El lugar de esta complejidad nodal defendida a capa y espada por nuestro físico, donde todas las contradicciones y correspondencias colisionan, es lo que llama “Centro”: “Un lugar atractor donde convergen cielo y tierra, la delgada capa a la que va a parar todo cuanto vamos haciendo”, que por supuesto no es un espacio estable sino un “atractor complejo”, y apostilla: “esta capa de contacto entre cielo y tierra, rugosa y más bien extraña que habitamos, es, por así decirlo, la neurosis del planeta, lugar al que viene a manifestarse y donde toma forma cuanto ocurre tanto a nivel atmosférico y celeste (...) como a nivel de subsuelo”. Ya decía Chillida, otro obseso de los límites y el horizonte (al que tan bellamente elogió en Gijón con otro eje atractor que viene a reunir horizontal y vertical) aquello de que “en una línea el mundo se une, con una línea el mundo se divide, dibujar es hermoso y tremendo”. Otra afirmación del artista que abandonó la arquitectura por la escultura acerca también su obra al mundo de correspondencias inauditas de Mallo: “A mí me interesa más lo que pasa entre las formas que las obras en sí mismas”. En el cartesianismo revisitado (“simetría heterodoxa”) de Chillida, en esa desconfianza no exenta de admiración hacia el ángulo recto adorado por la modernidad, seguro que Jencks vería la oportunidad de señalar que Chillida es tan posmoderno como Mallo, aunque probablemente sería más apropiado decir que el donostiarra era más bien premoderno, sus ángulos blandos quizá inspirados por las imperfectas vigas de olivo que sostienen ancestrales caseríos vascos como el de Zabalaga de 1543 (en la foto), que vació como una escultura más, dejando al aire una bellísima pero inexacta red de vigas que es acaso la visión más hermosa de Chillida Leku: “El ángulo recto me ha llegado a parecer el ángulo más hermoso que hay entre todos los ángulos, pero es algo intolerante, no admite diálogo nada más que con sus iguales.

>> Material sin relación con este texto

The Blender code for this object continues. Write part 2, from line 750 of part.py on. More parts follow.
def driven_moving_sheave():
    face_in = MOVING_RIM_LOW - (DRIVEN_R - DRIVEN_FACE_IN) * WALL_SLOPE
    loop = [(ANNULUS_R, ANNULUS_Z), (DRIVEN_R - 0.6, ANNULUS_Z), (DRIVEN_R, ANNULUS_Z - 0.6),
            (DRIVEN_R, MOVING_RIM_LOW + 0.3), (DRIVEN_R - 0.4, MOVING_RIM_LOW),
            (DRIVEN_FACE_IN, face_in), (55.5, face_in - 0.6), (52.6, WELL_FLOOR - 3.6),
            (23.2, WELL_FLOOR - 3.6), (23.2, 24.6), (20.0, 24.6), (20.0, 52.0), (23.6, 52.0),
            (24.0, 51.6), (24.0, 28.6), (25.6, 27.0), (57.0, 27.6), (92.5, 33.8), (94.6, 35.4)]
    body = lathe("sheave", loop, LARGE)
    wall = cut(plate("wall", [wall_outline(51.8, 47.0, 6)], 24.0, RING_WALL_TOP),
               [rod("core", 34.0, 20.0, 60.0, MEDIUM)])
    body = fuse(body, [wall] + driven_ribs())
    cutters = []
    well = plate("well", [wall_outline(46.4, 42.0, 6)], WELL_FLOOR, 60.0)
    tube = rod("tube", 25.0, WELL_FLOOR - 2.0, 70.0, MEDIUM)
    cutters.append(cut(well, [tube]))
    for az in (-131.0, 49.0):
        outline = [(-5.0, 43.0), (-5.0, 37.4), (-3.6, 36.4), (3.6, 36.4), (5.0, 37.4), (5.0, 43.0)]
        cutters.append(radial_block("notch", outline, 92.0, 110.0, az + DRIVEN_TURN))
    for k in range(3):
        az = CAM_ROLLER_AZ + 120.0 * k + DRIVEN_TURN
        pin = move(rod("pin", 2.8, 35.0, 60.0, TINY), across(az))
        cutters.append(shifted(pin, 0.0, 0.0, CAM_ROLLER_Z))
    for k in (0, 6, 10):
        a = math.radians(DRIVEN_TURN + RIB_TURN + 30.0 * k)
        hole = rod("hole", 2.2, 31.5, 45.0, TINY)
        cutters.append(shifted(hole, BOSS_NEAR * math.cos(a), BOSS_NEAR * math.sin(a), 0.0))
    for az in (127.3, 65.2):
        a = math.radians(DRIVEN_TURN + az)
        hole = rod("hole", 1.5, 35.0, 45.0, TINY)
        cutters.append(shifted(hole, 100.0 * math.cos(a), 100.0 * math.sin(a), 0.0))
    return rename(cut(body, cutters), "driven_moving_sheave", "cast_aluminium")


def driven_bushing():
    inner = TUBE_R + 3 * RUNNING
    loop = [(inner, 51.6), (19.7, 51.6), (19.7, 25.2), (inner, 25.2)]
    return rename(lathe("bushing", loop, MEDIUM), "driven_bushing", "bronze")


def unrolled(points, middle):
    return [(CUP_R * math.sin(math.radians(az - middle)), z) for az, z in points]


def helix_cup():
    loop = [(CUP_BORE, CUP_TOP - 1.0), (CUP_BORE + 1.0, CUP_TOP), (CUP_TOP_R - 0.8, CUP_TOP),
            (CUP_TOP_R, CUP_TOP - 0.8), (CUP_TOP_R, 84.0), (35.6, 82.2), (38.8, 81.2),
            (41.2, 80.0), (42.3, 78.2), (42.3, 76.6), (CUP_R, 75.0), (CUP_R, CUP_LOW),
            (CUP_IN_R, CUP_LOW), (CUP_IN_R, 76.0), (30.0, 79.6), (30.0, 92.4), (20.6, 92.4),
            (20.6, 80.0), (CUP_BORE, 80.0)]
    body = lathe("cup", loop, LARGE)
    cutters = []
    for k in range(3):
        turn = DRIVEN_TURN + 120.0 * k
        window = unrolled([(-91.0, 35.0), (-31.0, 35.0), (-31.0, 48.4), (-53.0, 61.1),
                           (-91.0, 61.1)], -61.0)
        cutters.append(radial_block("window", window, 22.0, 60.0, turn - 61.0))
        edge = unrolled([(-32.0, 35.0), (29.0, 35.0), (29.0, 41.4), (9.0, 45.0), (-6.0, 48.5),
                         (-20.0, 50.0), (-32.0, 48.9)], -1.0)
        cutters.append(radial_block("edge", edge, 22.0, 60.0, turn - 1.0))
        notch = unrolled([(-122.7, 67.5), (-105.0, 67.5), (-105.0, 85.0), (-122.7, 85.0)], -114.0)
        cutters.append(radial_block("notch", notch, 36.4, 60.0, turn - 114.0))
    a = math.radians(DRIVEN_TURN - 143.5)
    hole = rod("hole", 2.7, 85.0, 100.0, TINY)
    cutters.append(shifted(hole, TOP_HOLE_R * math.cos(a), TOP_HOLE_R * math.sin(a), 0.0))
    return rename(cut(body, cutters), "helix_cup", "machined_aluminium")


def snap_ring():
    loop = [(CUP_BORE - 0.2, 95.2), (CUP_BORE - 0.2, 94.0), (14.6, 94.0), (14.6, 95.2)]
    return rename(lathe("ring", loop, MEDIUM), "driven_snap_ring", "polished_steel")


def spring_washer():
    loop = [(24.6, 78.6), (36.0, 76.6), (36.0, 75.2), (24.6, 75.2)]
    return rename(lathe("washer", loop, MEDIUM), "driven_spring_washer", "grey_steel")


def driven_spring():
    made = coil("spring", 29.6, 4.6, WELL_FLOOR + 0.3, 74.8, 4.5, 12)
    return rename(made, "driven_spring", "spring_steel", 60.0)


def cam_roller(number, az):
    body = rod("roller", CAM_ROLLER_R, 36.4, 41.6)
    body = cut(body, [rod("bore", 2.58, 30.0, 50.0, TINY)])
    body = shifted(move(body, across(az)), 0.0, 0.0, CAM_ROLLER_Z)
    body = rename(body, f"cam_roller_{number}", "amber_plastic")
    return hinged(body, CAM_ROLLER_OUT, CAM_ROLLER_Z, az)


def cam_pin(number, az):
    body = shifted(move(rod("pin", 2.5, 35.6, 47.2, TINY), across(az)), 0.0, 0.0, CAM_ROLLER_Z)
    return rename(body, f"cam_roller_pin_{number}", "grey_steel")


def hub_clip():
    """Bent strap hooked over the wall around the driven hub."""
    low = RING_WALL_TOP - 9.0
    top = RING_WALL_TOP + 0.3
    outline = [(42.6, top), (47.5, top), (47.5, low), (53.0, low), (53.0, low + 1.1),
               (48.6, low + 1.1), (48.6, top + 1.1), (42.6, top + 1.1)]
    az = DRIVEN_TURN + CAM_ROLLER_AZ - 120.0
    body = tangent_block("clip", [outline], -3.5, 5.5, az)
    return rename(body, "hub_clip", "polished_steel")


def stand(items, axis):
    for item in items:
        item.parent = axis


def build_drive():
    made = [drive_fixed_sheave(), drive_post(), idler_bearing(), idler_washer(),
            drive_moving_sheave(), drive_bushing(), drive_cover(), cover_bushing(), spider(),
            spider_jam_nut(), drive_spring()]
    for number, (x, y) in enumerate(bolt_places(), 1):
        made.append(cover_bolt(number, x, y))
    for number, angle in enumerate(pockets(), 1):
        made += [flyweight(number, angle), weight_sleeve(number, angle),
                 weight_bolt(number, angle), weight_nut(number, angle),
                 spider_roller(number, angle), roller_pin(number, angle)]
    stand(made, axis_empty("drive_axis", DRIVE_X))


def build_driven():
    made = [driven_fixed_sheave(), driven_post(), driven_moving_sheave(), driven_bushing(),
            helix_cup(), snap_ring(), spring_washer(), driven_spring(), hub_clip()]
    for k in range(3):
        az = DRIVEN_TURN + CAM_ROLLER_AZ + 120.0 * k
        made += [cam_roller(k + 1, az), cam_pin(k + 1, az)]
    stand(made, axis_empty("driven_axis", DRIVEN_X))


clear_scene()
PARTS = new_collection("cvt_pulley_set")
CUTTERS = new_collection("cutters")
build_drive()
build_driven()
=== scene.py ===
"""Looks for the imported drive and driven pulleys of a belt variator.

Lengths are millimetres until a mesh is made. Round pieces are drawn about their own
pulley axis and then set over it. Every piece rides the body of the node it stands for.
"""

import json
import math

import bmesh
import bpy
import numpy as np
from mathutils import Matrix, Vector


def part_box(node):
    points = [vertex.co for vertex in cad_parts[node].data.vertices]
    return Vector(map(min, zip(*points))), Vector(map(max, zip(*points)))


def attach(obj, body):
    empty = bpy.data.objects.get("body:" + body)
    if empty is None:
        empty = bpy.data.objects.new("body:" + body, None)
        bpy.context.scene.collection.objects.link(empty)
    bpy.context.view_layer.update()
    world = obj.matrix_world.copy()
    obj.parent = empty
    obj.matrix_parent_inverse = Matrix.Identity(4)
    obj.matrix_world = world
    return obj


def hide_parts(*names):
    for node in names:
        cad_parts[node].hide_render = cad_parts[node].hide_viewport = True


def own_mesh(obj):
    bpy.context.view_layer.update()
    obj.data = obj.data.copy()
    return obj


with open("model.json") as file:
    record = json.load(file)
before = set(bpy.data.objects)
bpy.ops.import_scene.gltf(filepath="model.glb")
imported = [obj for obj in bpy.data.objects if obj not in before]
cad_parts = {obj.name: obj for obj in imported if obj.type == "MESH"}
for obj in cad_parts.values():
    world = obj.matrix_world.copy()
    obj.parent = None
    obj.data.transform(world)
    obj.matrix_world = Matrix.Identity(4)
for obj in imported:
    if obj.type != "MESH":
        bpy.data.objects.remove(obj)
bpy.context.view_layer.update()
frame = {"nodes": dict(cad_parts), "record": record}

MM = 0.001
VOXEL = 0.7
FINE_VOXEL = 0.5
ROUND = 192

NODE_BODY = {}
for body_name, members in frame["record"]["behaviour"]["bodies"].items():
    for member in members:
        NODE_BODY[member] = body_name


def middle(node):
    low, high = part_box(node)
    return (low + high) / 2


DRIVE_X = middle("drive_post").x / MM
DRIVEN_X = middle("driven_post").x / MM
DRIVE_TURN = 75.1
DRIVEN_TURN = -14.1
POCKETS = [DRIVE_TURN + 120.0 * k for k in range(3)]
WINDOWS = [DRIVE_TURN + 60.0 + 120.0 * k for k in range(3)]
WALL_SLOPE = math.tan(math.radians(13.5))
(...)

Ante este poder del ángulo recto, pienso que hay ángulos a su alrededor desde los 88 hasta los 93, que son casi tan poderosos, y al mismo tiempo son más tolerantes, dialogan entre ellos. Creo que la virtud está cerca del ángulo recto, pero no en él” (del libro Aromas).

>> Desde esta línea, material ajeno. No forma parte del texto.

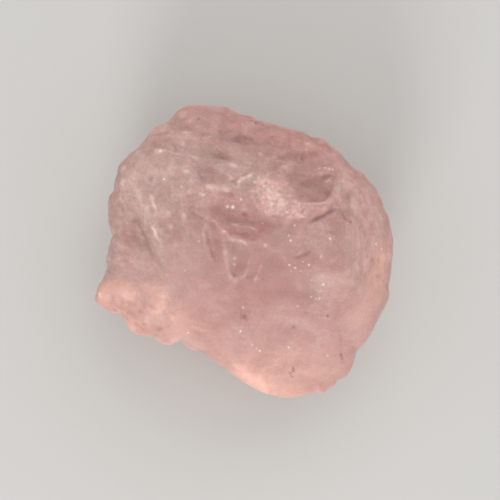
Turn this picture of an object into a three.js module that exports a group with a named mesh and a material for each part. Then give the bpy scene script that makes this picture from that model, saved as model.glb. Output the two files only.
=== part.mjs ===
// A rough morganite gemstone: one lump of pale pink beryl, worn and etched, lying on a small flat spot.
// Units are millimetres and +Z is up. Seen from above, +X is to the right and +Y is towards the far side.
// The origin is on the resting surface, below the middle of the stone.

import * as THREE from "three";
import { ImprovedNoise } from "three/addons/math/ImprovedNoise.js";
import { mergeVertices } from "three/addons/utils/BufferGeometryUtils.js";

// Driving dimensions
const WIDTH = 25; // left to right, which the whole stone is scaled to
const GIRTH_HEIGHT = 6.5; // height of the widest section above the resting spot
const DOME_HEIGHT = 8.1; // from the girth up to the uncut crown
const KEEL_DEPTH = 6.7; // from the girth down to the uncut keel
const BODY_POWER = 2.6; // 2 is an ellipsoid, and more is blockier
const EDGE_SOFTNESS = 1.3; // rounding where two worn faces meet
const MESH_DETAIL = 19; // 20 * (detail + 1)^2 triangles

// The girth seen from above, clockwise from the pointed lobe at the left.
const GIRTH_OUTLINE = [
  [-12.5, -3.9], [-12.1, -2.8], [-11.6, -1.9], [-11.6, -0.6], [-11.3, 0.4], [-11.1, 1.3],
  [-11.4, 2.3], [-11.5, 3.8], [-11.1, 5.2], [-10.9, 6.3], [-10.4, 7.2], [-9.6, 8.0],
  [-8.8, 8.7], [-8.0, 9.8], [-7.3, 10.4], [-6.3, 10.7], [-5.9, 11.3], [-5.0, 12.0],
  [-4.2, 12.3], [-3.1, 12.4], [-1.8, 12.1], [-0.4, 11.5], [1.4, 11.0], [3.4, 10.3],
  [5.1, 10.0], [6.7, 9.5], [7.7, 8.5], [9.7, 6.8], [10.8, 5.7], [11.5, 4.4],
  [12.1, 3.0], [12.5, 1.3], [12.5, -0.4], [12.3, -1.8], [12.0, -3.0], [12.2, -3.7],
  [11.7, -4.8], [10.3, -7.4], [9.5, -8.4], [9.1, -9.9], [8.6, -10.6], [7.6, -11.3],
  [6.5, -11.9], [5.3, -12.0], [4.1, -12.4], [3.0, -12.3], [1.7, -12.0], [-0.5, -10.7],
  [-3.1, -8.9], [-3.9, -8.4], [-4.6, -8.2], [-5.2, -7.8], [-5.8, -7.6], [-6.5, -7.8],
  [-7.5, -7.5], [-8.0, -7.0], [-8.9, -7.0], [-9.5, -6.5], [-10.0, -5.6], [-10.6, -5.2],
  [-11.5, -5.0], [-12.2, -4.6],
];

// The girth isn't level: it rises and falls round the stone in these waves.
const GIRTH_WAVES = [
  { count: 1, height: 0.9, shift: 0.5 },
  { count: 2, height: 0.55, shift: 2.4 },
  { count: 3, height: 0.3, shift: 1.0 },
];

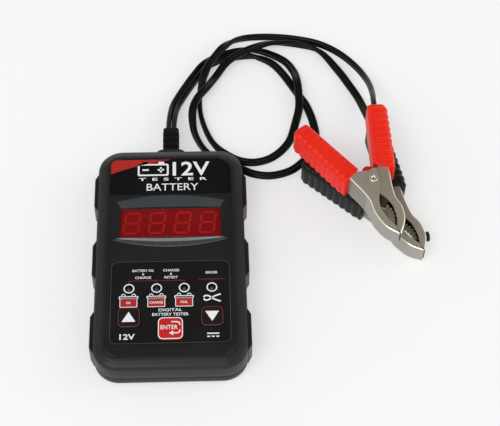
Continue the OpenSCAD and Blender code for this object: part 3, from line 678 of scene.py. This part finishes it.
# kind, outer edge, lens-shaped opening, back, low and high plate, and side of the pressed halves
MOVING = ("moving",
          ((-12.4, 9.2), (-10.6, 4), (-9.6, 0.5), (-8, -5), (-7, -11.5), (-7.5, -18.5), (-5.6, -27),
           (-1.2, -33)),
          ((-0.8, -28.6), (-2.6, -24), (-3.5, -18.5), (-3, -13.5), (-0.5, -8.4)),
          ((2.9, -1.8), (3.9, 5.2), (3.1, 6.2), (0.1, 5.4), (-5.4, 6.7), (-7.6, 12.2)), 1, 14, 1)
FIXED = ("fixed",
         ((12.4, 9.2), (10.6, 4), (9.6, 0.5), (7.4, -7), (6.4, -13), (7.1, -18.5), (5.2, -26), (-0.2, -32.8)),
         ((-0.3, -28.6), (2.1, -23), (2.8, -17), (2, -12.4), (0, -8.7)),
         ((-2.5, -5), (-5.2, -1), (-5, 3), (-2, 5.2), (5.6, 6.5), (7.6, 12.2)), 2.2, 12.8, -1)

# strips along the folds and the web, counted from the low plate, that carry a painted highlight or painted
# shade
FOLD_HIGHLIGHT_SLOT, SHADED_WEB_SLOT = 1, 2
FOLD_PAINT = {1: FOLD_HIGHLIGHT_SLOT, 2: FOLD_HIGHLIGHT_SLOT, 4: SHADED_WEB_SLOT, 6: FOLD_HIGHLIGHT_SLOT, 7: FOLD_HIGHLIGHT_SLOT}
FOLD_TURNS = (90, 68, 45, 22, 0)


def tapered(bm):
    """Plates, webs and teeth get lower towards the tip."""
    for v in bm.verts:
        if v.co.y < TAPER_FROM:
            v.co.z = MID + (v.co.z - MID) * (1 - TAPER * (TAPER_FROM - v.co.y) / TAPER_L)


def channel(curve, rest, z0, z1, side):
    """Pressed channel: two plates folded over from a web along curve; rest closes the outline."""
    bm = bmesh.new()
    outer = curve_through(curve, 6)
    inward = []
    for i in range(len(outer)):
        d = (outer[min(i + 1, len(outer) - 1)] - outer[max(i - 1, 0)]).normalized()
        inward.append(side * Vector((-d.y, d.x)))
    inward[0] = (rest[-1] - outer[0]).normalized()
    inward[-1] = (rest[0] - outer[-1]).normalized() * 1.1
    inner = [p + q for p, q in zip(outer, inward)]
    back = [inner[-1], *rest, inner[0]]
    wrap = []
    for z, turn, angles in ((z0, 1, FOLD_TURNS), (z1, -1, reversed(FOLD_TURNS))):
        for a in angles:
            away, rise = FOLD_R * (1 - cos(radians(a))), FOLD_R * (1 - sin(radians(a)))
            wrap.append(row(bm, [p + away * q for p, q in zip(outer, inward)], z + turn * rise))
    for k, (a, b) in enumerate(zip(wrap, wrap[1:])):
        strip(bm, a, b, FOLD_PAINT.get(k, 0), closed=False)
    b0, b1, b2, b3 = [row(bm, back, z) for z in (z0, z0 + WALL, z1 - WALL, z1)]
    w1, w2 = [row(bm, inner[1:-1], z) for z in (z0 + WALL, z1 - WALL)]
    bm.faces.new([*wrap[0], *b0])
    bm.faces.new([*wrap[-1], *b3])
    in1, in2 = [b1[-1], *w1, b1[0]], [b2[-1], *w2, b2[0]]
    strip(bm, in1, in2, closed=False)
    bm.faces.new([*in1, *b1[1:-1]])
    bm.faces.new([*in2, *b2[1:-1]])
    strip(bm, b0, b1, closed=False)
    strip(bm, b2, b3, closed=False)
    # the web's two end faces, with the short plate edges above and below them
    for o, i in ((-1, 0), (0, -1)):
        bm.faces.new([*[w[o] for w in wrap], b3[i], b2[i], b1[i], b0[i]])
    # the big plate faces are cut into panels, so that the taper bends them evenly
    for k in range(PANELS):
        bmesh.ops.bisect_plane(bm, geom=[*bm.verts, *bm.edges, *bm.faces],
                               plane_co=(0, TAPER_FROM - PANEL_L * k, 0), plane_no=(0, 1, 0))
    tapered(bm)
    return bm, outer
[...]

En fin. Mallo en realidad no creemos que invente nada nuevo en su libro, Fernández-Galiano ya hacía crítica arquitectónica con deslumbrantes correspondencias cuando nuestro físico estudiaba el BUP (aquí tienes una de las más recientes, una poética introducción a la obra de Sou Fujimoto en el último número de AV que se abre con la foto de una perfecta red de intransigentes ángulos rectos en simetría, esta vez, totalmente ortodoxa), pero es en el etiquetado de procesos y conceptos y, vuelvo a repetir, en las alucinantes (y valientes) conexiones interdisciplinares, sin olvidar una muy cuidada prosa, donde realmente brilla Mallo.

Termino. La ficción parece imponerse en todos los órdenes, hasta en la crítica arquitectónica, Jane Rendell nos lo recuerda en un reciente artículo (lo llaman architectural ficto-criticism nada menos). Bien está poner en valor aquello de la imaginación al poder ahora que el dataísmo y el sacrosanto algoritmo pueden acabar aniquilando la creatividad; lo mismo podríamos decir de esa desinhibición interdisciplinar de la que Mallo hace gala, que trae aire fresco a una insana compartimentación del conocimiento. El problema es, como todo, saber cuándo parar. Entre el dataísmo y el dadaísmo habría que buscar un término medio (si no fuera por lo bien hilvanado que está el discurso de nuestro físico, a veces diría que nos está tomando el cabello). En una exposición comisariada por Mariana Pestana para la Trienal de Lisboa de 2013, de inquietante título The Real and Other Fictions, ya se nos daba a entender que la realidad pronto quedará tan oculta bajo capas de ficción que no sabremos distinguirla de la pura invención (y es que, como decía Koolhaas en Espacio Basura, la realidad nunca ha interesado a nadie), pero ojo, que esto tiene mucho peligro. Como sabemos, el referéndum del Brexit se “ganó” con una campaña basada en información ficticia, por poner sólo un ejemplo, y ahí están las famosas fake news. Pero no nos pongamos rancios, que es verano, y sigamos disfrutando del estimulante pasatiempo intelectual que nos propone Mallo. Su mayor valor al cabo es no rehuir la complejidad de nuestro tiempo, abrazarla con enjundia, mostrando el camino a recalcitrantes nostálgicos instalados en una cómoda parálisis.